How to feed your cat

Set up a feeding schedule for your cat, do not free feed. I usually feed my adult cats twice a day, young kittens need more frequent feeding schedule, the younger the more often. Before feeding every meal, let the cat sniff the food first, this is to make sure they know you're giving them the food but don't give it to them so soon. Make them walk around you begging a little, purring, and sometimes they may massage their chin against you to show affection. Then you may give them the food. Give cats plenty time to finish their meal, then take it away when finished. Never leave unfinished food outside. 

Explanation: Leaving food outside for free feeding makes cats think: "I found this food on my own, it is not given by anyone." But if you feed them with a schedule, while teasing them before eating, they will associate the food with you. This way they may think: "This nice big hairless cat gave me food, must be my mama/dada!", which means bonding between your cat and you.

Giving your cat treats

Never spoil your cat with too much treat! You may spoil them with unlimited love and high quality living standards, but not treat! Too much treat may lead to cat obesity. I usually use treat under these conditions: 

  1. After grooming for cats (including nail trimming, brushing, bathing, etc.)

  2. When cats show affections toward human

  3. To praise a good behavior

But I only give them a small amount because treat is treat, not balanced food. Massive amount is not required when it comes to treat. The soft treats (Inaba Churu, Baby food) last for days each time I open one because I don't spoil my cats with them. They won't go bad if you store them in the fridge. ​

Kitties hiding from you

Cats may hide from you for various reasons: new environment, liked to hide, illness, etc. A useful tip for you is to create a hiding spot for your cat. Block any spots that you don't want your cat to hide.
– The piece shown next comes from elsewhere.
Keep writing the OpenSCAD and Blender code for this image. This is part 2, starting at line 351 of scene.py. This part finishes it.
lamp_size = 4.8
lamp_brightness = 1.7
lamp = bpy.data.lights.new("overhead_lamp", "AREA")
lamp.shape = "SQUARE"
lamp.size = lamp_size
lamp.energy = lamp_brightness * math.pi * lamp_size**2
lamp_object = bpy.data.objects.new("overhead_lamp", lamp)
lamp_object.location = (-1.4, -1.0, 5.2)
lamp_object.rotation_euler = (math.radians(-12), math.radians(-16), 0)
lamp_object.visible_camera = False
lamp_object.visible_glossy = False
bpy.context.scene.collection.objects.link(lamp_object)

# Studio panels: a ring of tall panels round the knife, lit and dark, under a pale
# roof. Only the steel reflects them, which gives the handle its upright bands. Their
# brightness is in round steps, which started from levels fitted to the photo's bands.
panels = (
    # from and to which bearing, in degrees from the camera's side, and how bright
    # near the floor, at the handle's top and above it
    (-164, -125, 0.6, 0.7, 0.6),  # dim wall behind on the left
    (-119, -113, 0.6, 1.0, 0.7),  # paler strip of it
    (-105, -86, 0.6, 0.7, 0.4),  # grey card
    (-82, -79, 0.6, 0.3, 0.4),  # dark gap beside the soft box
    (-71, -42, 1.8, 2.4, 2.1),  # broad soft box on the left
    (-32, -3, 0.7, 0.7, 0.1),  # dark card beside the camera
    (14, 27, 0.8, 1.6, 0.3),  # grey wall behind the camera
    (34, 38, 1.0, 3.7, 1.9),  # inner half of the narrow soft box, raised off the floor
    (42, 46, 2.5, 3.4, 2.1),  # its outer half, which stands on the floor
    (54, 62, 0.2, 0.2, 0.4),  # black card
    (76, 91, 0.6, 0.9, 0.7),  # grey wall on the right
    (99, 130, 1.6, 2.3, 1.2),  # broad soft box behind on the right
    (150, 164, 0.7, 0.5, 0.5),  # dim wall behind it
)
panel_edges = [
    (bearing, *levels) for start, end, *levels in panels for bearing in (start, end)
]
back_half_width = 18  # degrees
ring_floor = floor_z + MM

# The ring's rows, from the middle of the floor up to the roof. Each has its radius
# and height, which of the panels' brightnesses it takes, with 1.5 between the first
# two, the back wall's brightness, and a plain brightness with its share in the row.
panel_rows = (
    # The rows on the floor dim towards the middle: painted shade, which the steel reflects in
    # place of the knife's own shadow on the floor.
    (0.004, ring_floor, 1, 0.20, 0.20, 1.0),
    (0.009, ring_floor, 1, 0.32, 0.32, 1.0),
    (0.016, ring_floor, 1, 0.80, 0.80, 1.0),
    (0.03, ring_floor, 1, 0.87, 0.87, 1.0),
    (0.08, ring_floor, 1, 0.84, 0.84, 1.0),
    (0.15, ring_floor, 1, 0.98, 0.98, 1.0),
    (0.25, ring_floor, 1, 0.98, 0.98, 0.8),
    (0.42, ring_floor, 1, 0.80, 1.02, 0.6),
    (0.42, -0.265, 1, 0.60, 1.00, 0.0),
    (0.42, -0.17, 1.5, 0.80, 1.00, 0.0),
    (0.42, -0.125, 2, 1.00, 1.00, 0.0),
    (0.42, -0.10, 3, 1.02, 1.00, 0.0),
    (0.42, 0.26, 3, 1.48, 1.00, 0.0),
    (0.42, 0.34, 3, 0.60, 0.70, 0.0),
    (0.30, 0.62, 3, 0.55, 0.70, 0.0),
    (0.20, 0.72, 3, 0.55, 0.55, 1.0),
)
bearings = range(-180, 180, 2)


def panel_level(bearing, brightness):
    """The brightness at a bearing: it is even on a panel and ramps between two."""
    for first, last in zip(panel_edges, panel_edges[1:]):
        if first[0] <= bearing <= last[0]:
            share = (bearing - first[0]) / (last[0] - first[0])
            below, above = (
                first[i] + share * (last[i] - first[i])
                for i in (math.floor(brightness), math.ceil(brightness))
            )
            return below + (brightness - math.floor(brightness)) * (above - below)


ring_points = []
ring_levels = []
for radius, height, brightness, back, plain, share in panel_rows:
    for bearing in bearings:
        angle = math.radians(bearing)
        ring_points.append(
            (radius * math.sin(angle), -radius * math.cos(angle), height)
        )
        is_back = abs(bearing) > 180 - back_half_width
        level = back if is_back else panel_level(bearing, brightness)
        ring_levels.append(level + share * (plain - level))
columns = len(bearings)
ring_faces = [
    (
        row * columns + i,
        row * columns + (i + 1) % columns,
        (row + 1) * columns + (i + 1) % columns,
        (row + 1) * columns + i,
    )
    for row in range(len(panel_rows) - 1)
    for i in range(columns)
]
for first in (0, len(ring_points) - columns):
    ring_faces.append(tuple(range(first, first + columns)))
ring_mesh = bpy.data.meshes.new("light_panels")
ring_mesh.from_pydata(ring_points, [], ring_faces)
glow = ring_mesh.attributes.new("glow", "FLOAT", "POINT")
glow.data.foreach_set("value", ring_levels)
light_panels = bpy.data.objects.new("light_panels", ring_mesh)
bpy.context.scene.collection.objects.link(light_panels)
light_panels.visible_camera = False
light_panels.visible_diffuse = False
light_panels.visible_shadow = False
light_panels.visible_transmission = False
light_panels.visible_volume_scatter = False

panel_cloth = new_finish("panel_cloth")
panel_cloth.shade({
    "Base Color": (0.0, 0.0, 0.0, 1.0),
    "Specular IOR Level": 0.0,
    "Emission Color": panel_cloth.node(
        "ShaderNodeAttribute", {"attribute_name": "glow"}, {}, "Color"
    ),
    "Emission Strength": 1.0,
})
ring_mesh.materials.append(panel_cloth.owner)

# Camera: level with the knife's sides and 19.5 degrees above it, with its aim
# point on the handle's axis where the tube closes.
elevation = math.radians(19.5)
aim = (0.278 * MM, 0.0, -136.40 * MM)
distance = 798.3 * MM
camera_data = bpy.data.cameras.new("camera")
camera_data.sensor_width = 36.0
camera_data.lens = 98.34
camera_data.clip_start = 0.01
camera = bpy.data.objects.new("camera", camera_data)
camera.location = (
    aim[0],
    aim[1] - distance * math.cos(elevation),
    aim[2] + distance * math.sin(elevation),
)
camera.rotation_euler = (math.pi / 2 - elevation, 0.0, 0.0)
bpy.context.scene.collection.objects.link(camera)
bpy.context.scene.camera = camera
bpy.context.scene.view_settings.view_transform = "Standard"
First, you need to cat proof your place, which means to block all potential undesired hiding spots for your cat. Including but not limited to: narrow space underneath furniture, narrow space between walls and furniture, etc. Not sure if it's a bad spot? Test with your own arm. Imagine your cat is hiding in some corner right now and try to reach with your arm, can you easily touch the cat without having to move your furniture or using a weird posture? If no, definitely block that spot. 
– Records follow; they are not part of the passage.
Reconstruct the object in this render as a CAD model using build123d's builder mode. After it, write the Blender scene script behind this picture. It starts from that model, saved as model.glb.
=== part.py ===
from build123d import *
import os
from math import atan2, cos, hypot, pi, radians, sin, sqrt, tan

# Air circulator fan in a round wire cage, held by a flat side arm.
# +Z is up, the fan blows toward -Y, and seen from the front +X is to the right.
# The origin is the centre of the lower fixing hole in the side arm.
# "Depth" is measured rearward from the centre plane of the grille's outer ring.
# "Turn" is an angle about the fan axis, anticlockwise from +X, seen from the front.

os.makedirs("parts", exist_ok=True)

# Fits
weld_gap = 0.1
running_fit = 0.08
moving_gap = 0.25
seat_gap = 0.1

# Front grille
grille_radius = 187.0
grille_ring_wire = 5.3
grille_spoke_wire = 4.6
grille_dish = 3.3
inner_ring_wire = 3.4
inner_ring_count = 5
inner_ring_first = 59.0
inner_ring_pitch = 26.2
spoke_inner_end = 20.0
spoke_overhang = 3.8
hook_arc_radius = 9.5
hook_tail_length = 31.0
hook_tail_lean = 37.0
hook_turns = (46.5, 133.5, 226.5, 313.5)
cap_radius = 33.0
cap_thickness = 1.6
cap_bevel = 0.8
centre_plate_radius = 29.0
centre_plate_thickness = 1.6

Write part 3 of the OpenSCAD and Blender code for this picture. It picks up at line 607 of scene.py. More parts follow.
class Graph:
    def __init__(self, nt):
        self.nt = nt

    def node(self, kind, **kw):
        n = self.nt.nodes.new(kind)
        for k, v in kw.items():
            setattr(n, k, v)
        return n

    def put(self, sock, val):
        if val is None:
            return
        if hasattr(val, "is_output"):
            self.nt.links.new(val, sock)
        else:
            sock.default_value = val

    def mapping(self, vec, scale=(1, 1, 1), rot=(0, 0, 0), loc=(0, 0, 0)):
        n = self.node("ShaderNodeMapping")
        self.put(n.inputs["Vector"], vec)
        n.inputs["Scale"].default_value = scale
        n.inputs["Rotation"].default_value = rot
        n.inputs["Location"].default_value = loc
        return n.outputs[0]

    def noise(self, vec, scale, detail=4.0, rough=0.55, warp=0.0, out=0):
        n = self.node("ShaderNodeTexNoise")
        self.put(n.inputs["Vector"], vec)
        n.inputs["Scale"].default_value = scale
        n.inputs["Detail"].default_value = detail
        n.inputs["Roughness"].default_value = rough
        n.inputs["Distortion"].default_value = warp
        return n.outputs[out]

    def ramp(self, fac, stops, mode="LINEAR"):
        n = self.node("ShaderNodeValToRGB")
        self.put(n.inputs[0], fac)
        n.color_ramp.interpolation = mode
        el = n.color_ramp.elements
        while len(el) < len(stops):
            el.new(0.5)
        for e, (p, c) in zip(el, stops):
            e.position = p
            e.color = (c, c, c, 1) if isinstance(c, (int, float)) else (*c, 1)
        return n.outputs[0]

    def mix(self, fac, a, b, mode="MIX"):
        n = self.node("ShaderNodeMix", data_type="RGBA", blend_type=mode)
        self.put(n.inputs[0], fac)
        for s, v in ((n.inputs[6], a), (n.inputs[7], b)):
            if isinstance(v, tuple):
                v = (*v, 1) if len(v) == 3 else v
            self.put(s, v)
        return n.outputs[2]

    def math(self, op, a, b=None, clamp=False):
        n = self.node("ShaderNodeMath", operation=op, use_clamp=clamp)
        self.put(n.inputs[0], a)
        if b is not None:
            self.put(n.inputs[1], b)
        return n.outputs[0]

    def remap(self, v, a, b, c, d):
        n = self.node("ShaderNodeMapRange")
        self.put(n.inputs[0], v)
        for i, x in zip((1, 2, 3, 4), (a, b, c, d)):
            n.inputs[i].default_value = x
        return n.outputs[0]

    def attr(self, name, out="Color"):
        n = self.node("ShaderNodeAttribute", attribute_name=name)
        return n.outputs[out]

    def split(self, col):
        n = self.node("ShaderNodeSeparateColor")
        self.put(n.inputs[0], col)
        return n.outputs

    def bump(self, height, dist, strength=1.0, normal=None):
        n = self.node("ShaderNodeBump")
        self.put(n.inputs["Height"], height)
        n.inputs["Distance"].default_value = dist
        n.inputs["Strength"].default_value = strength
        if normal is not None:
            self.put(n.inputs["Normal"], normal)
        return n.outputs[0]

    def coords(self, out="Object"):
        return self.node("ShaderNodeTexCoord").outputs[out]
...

Second, create a hiding spot for your cat. Many ways to do so: leave the cat carrier out open, buy cat beds for hiding, you could even use a box. 

Following these two simple steps will create a good living environment for you and your cat. Your cat has a safe place to go when they want to, and you wouldn't have to flipping furniture looking for them. It is ok for cat to hide, but only hiding at spots where their owner have easy access to. Always check on your cat when they're hiding. Make sure they're ok and if they seem frightened, don't force them out. Let them sniff you to know that it is you, then gently comfort them with pats and treats.